====== Dataset entries

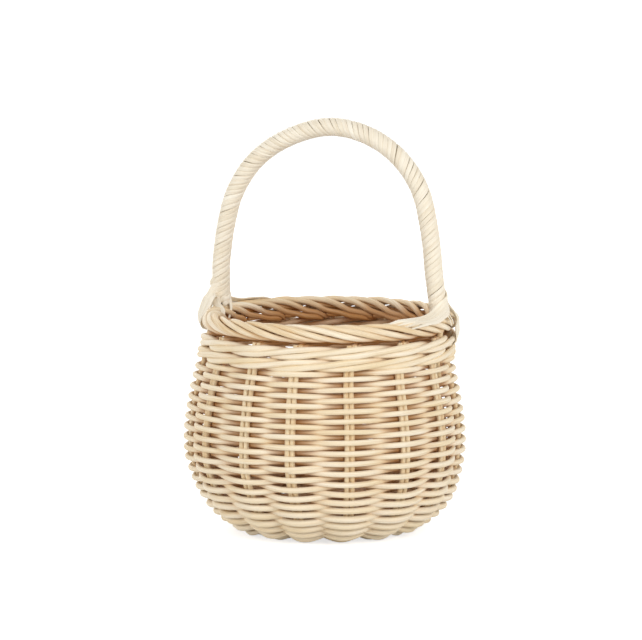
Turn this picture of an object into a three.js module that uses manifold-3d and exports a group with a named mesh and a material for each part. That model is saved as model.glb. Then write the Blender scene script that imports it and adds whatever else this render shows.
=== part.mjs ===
// A small round basket woven from rattan rods, with a fixed arched handle roped in flat cane.
// Millimetres, +Z up. The origin is the centre of the flat underside, and the handle arches over X.
import * as THREE from "three";
import { mergeVertices } from "three/addons/utils/BufferGeometryUtils.js";
import Module from "manifold-3d";

// Rods are 3 mm thick. Their solids are a little thinner, so that two that touch keep the clearance.
const ROD = 3;
const ROD_SIDES = 5;
const GAP = 0.3;
const STAKE_SOLID = 2.8;

// The stakes stand in pairs. Fifteen pairs, an odd number, let one rod weave in front of a pair on
// one round and behind it on the next.
const PAIRS = 15;
const FIRST_PAIR = -6;
const PAIR_SPREAD = 1.65;
const LONG_RODS = 8;
const CROSS_RODS = 7;
const CROSS_PITCH = 3.3;
const CROSS_HALF = 14;
const SPOKE_START = 26;

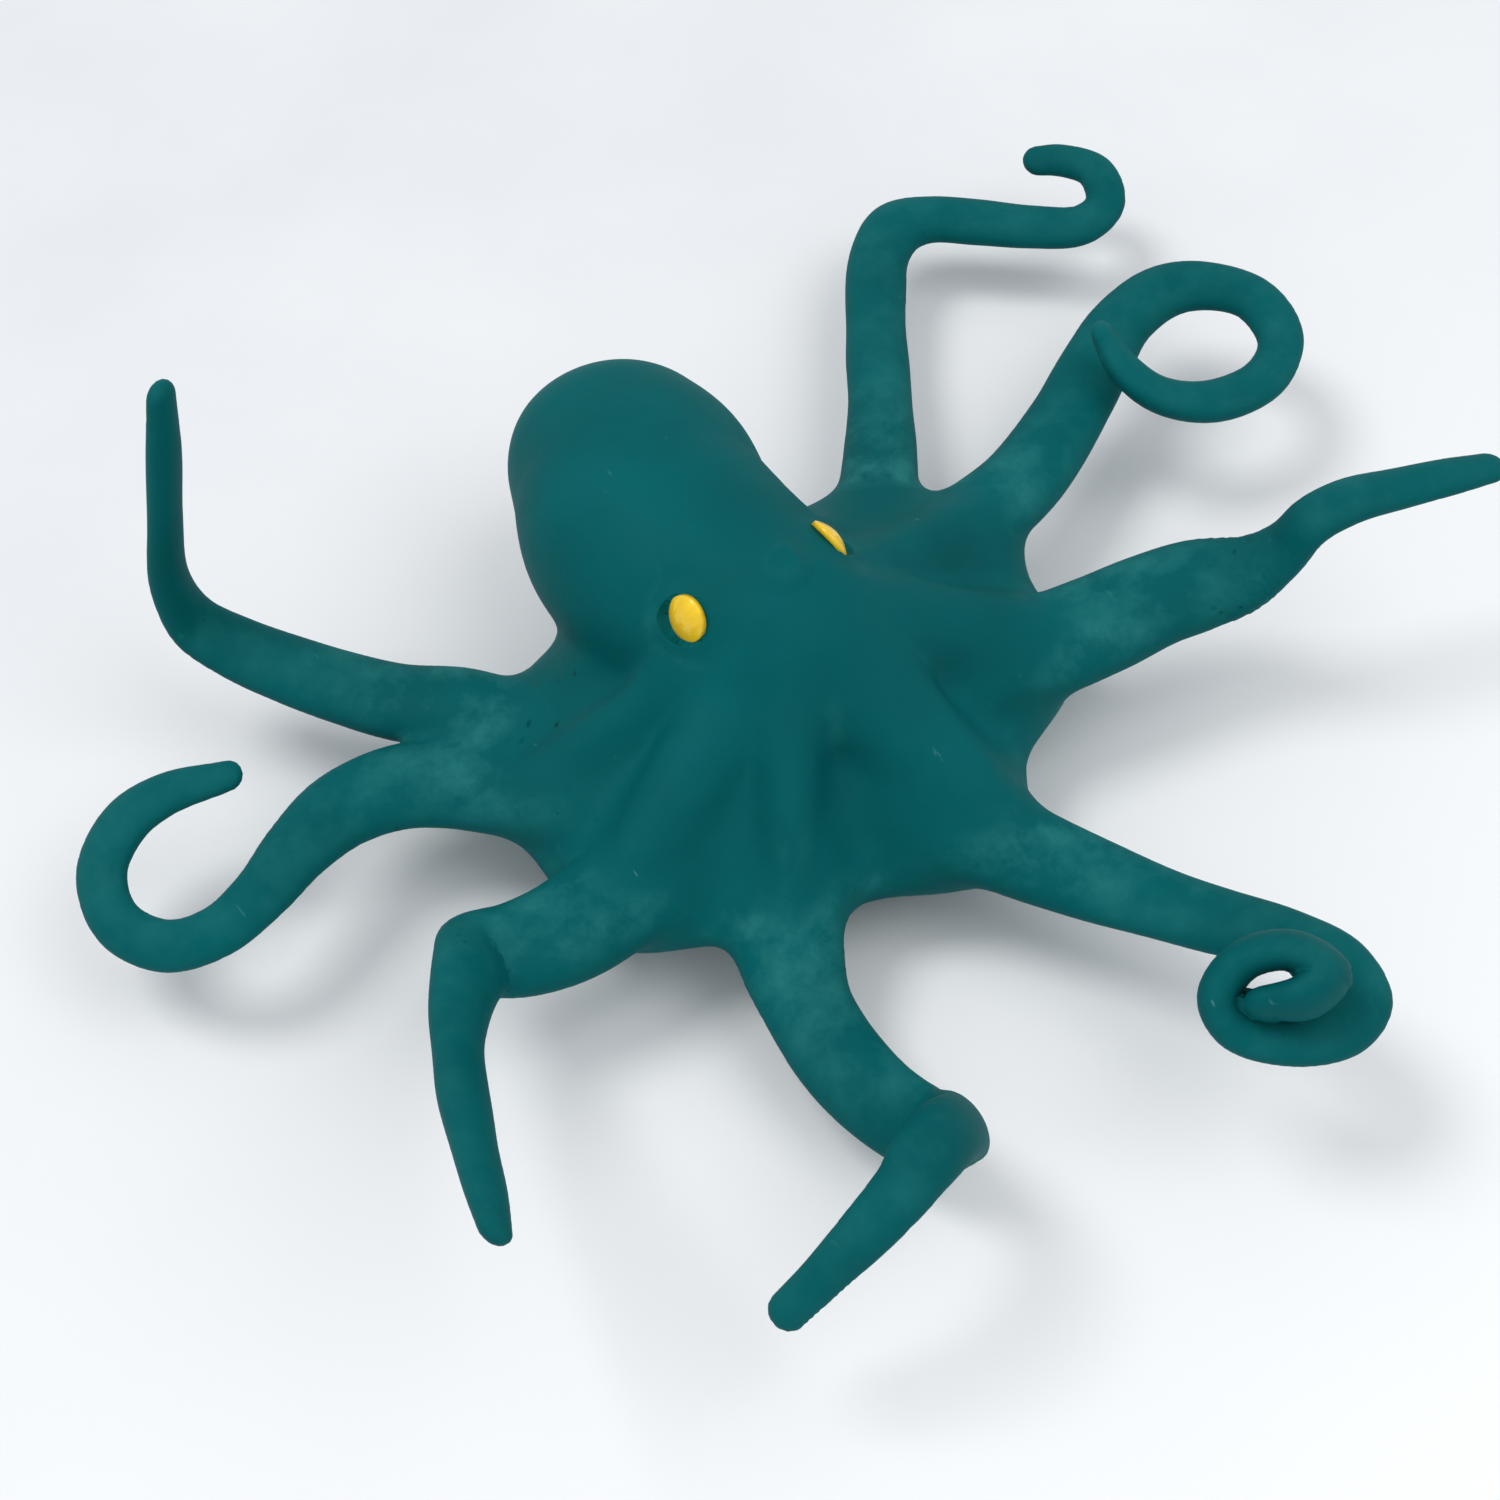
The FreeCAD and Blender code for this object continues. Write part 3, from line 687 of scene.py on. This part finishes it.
def region_of(places):
    # 0 is the torso, and each arm has one number for each of its parts, outwards
    best = in_chunks(body_field, places) + torso_reach
    region = np.zeros(len(places), dtype=int)
    for i, (name, arm) in enumerate(ARMS.items()):
        low, high = ARM_BOXES[name]
        inside = np.all((places > low) & (places < high), axis=1)
        spots = np.flatnonzero(inside)
        value = np.full(len(places), np.inf)
        along = np.zeros(len(places))
        for start in range(0, len(spots), chunk_size):
            chunk = spots[start:start + chunk_size]
            value[chunk], along[chunk] = arm.measure(places[chunk])
        root, knee = arm_marks(name)
        owned = (value < best) | (along > root + root_bend_half) & (value < arm_skin_reach)
        owned = owned & (along > root - root_bend_half - bend_margin)
        best = np.where(owned, value, best)
        bounds = [root + root_bend_half + bend_margin, knee - knee_bend_half - bend_margin,
                  knee + knee_bend_half + bend_margin]
        part = np.searchsorted(bounds, along)
        region = np.where(owned, 1 + len(ARM_PARTS) * i + part, region)
    return region


def skin_piece(name, points, normals, faces):
    used, local = np.unique(np.concatenate(faces), return_inverse=True)
    sizes = [len(f) for f in faces]
    rings = np.split(local, np.cumsum(sizes)[:-1])
    mesh = bpy.data.meshes.new(name)
    mesh.from_pydata((points[used] * MM).tolist(), [], [ring.tolist() for ring in rings])
    mesh.shade_smooth()
    mesh.normals_split_custom_set_from_vertices(normals[used].tolist())
    piece = bpy.data.objects.new(name, mesh)
    bpy.context.collection.objects.link(piece)
    return piece


def add_chalk_highlight(piece, chalk_highlight):
    layer = piece.data.attributes.new("chalk_highlight", "FLOAT", "POINT")
    layer.data.foreach_set("value", chalk_highlight.astype(np.float32))


def srgb(red, green, blue):
    # A screen colour, 0 to 255, as the renderer's linear colour
    shares = [channel / 255 for channel in (red, green, blue)]
    return tuple(((c + 0.055) / 1.055) ** 2.4 if c > 0.04 else c / 12.92 for c in shares)


# Colours
black = (0.0, 0.0, 0.0)
white = (1.0, 1.0, 1.0)
full_chalk_highlight = (0.8, 0.8, 0.8)
full_scuff = (0.45, 0.45, 0.45)
dark_teal = srgb(0, 84, 86)
light_teal = srgb(0, 93, 95)
chalk_highlight_teal = srgb(44, 124, 122)
scuffed_teal = srgb(96, 160, 156)
deep_yellow = srgb(236, 188, 4)
light_yellow = srgb(250, 208, 14)
dark_steel = (0.36, 0.36, 0.37)
light_steel = (0.52, 0.52, 0.53)
dark_plastic = (0.03, 0.03, 0.032)
light_plastic = (0.05, 0.05, 0.053)
gray_paper = srgb(222, 224, 226)
pale_paper = srgb(232, 233, 234)
painted_light_paper = srgb(252, 252, 252)


def new_material(name):
    material = bpy.data.materials.new(name)
    material.use_nodes = True
    nodes = material.node_tree.nodes
    return material, nodes, material.node_tree.links, nodes["Principled BSDF"]


def noise_node(nodes, links, place, scale, detail, roughness=0.5):
    noise = nodes.new("ShaderNodeTexNoise")
    noise.inputs["Scale"].default_value = scale
    noise.inputs["Detail"].default_value = detail
    noise.inputs["Roughness"].default_value = roughness
    links.new(place, noise.inputs["Vector"])
    return noise.outputs["Fac"]


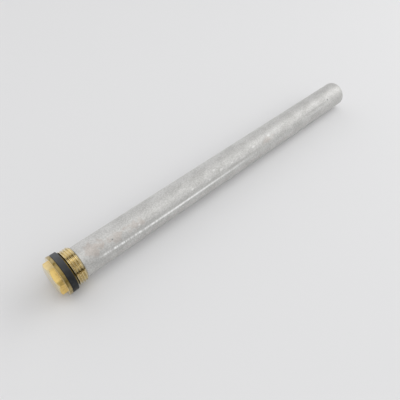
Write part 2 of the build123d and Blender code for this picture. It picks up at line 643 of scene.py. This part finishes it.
def headOutline(angle):
    edge = screwPlug["edge"]
    chamfer = screwPlug["rimChamfer"]
    crown = screwPlug["crownShare"] * screwPlug["wrench"] / 2
    side = hexagonRadius(angle)
    crownEnd = headEnd + (side - crown) * tan(radians(screwPlug["crownAngle"]))
    neck = threadRoot - screwPlug["neckUndercut"]
    return eased(
        [
            (headEnd, 0.0, 0),
            (headEnd, crown, edge),
            (crownEnd, side, edge),
            (flangeBack, side, 2 * edge),
            (flangeBack, flangeRadius - chamfer, edge / 2),
            (flangeBack + chamfer, flangeRadius, edge / 2),
            (washerSeat - chamfer, flangeRadius, edge / 2),
            (washerSeat, flangeRadius - chamfer, edge / 2),
            (washerSeat, neck, edge),
            (threadStart, neck, edge / 4),
            (threadStart, threadRoot, 0),
        ]
    )


def holeOutline(depth, way):  # of a hole for the stud, from its mouth at the plug's end to its point
    radius = studHoles["radius"]
    mouth = studHoles["mouth"]
    floor = plugEnd + way * depth
    point = radius / tan(radians(studHoles["drillPoint"] / 2))
    return [
        (plugEnd, radius + mouth),
        (plugEnd + way * mouth, radius),
        (floor, radius),
        (floor + way * point, 0.0),
    ]


def makeScrewPlug():
    turnedBrass = makeMaterial("turnedBrass", paintTurnedBrass)
    drawnBrass = makeMaterial("drawnBrass", paintDrawnBrass)
    shell = bmesh.new()
    turned(shell, headOutline, screwPlug["columns"])
    endOutline = [(plugEnd, threadRoot)] + holeOutline(studHoles["depthInPlug"], -1)
    turned(shell, lambda angle: endOutline, screwPlug["columns"])
    thread = threadMesh(
        turnedBrass,
        Start=threadStart,
        Length=plugEnd - threadStart,
        Crest_Radius=threadRadius,
        Depth=screwPlug["threadDepth"],
        Pitch=screwPlug["pitch"],
        Half_Angle=radians(screwPlug["halfAngle"]),
        Run_In=screwPlug["runIn"],
        Lead_Out=screwPlug["leadOut"],
        Rows=round((plugEnd - threadStart) / screwPlug["rowHeight"]),
        Columns=screwPlug["columns"],
    )
    shell.from_mesh(thread)
    bmesh.ops.remove_doubles(shell, verts=shell.verts, dist=mergeWithin)
    shell.normal_update()
    for face in shell.faces:  # the hexagon's sides are drawn, all the rest is turned
        sideways = abs(face.normal.dot(along)) < sidewaysBelow
        isFlat = sideways and face.calc_center_median().dot(along) < flangeBack
        face.material_index = 1 if isFlat else 0
    mesh = closedMesh(shell, "screwPlug")
    makePiece("screwPlug", mesh, [turnedBrass, drawnBrass], "screw_plug")


makeScrewPlug()
print("screw plug made")


# The sealing washer, of black matt rubber with a little dust, and dust with a painted sheen towards one
# side
rubber = {
    "black": colour(0.006, 0.007, 0.008),
    "dustAndSheen": colour(0.115, 0.12, 0.125),
    "clouds": {"scale": 0.30, "detail": 4.0, "roughness": 0.65},
    "cloudRange": (0.40, 0.75),
    "cloudDust": 0.12,
    "dustAndSheenSide": (-14.0, 10.0),  # places across, from where the dust and painted sheen start to where they are full
    "sideDustAndSheen": 0.85,
    "grain": {"scale": 4.0, "detail": 2.0},
    "grainDepth": 0.02,
    "cloudDepth": 0.05,
    "roughness": 0.50,
    "dustRoughness": 0.2,
    "grainRoughness": 0.1,
    "shine": 0.35,
}
sealingWasher = {
    "bore": 12.0 * mm,
    "land": 13.32 * mm,  # inner radius of the flat that seals
    "landHeight": 0.8 * mm,
    "edge": 0.5 * mm,
    "columns": 240,
}


def paintRubber(net):
    x, y, z = barPlaces(net)
    place = net.joined(x, y, z)
    clouds = net.noise(place, **rubber["clouds"])
    grain = net.noise(place, **rubber["grain"])
    dustAndSheen = net.ease(clouds, *rubber["cloudRange"]) * rubber["cloudDust"]
    # dust with a painted sheen, growing towards one side across the bar
    dustAndSheen = dustAndSheen + net.ease(y, *rubber["dustAndSheenSide"]) * rubber["sideDustAndSheen"]
    roughness = dustAndSheen * rubber["dustRoughness"] + grain * rubber["grainRoughness"] + rubber["roughness"]
    height = grain * rubber["grainDepth"] + clouds * rubber["cloudDepth"]
    return {
        "Base Color": net.mix(dustAndSheen, rubber["black"], rubber["dustAndSheen"]),
        "Roughness": roughness,
        "Specular IOR Level": rubber["shine"],
        "Normal": net.bump(height),
    }


def makeSealingWasher():
    bore = sealingWasher["bore"]
    edge = sealingWasher["edge"]
    outline = eased(
        [
            (washerSeat, bore, edge / 4),
            (washerSeat, washerRadius, edge),
            (washerFace, washerRadius, edge),
            (washerFace, sealingWasher["land"], edge / 4),
            (washerFace - sealingWasher["landHeight"], bore, edge / 4),
        ]
    )
    shell = bmesh.new()
    turned(shell, lambda angle: outline, sealingWasher["columns"], ring=True)
    mesh = closedMesh(shell, "sealingWasher")
    blackRubber = makeMaterial("blackRubber", paintRubber)
    makePiece("sealingWasher", mesh, [blackRubber], "sealing_washer")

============

# What you have to do
Using the records given above, list every line that includes the word "picture".

# Result of the exercise
Turn this picture of an object into a three.js module that uses manifold-3d and exports a group with a named mesh and a material for each part. That model is saved as model.glb. Then write the Blender scene script that imports it and adds whatever else this render shows.
Write part 2 of the build123d and Blender code for this picture. It picks up at line 643 of scene.py. This part finishes it.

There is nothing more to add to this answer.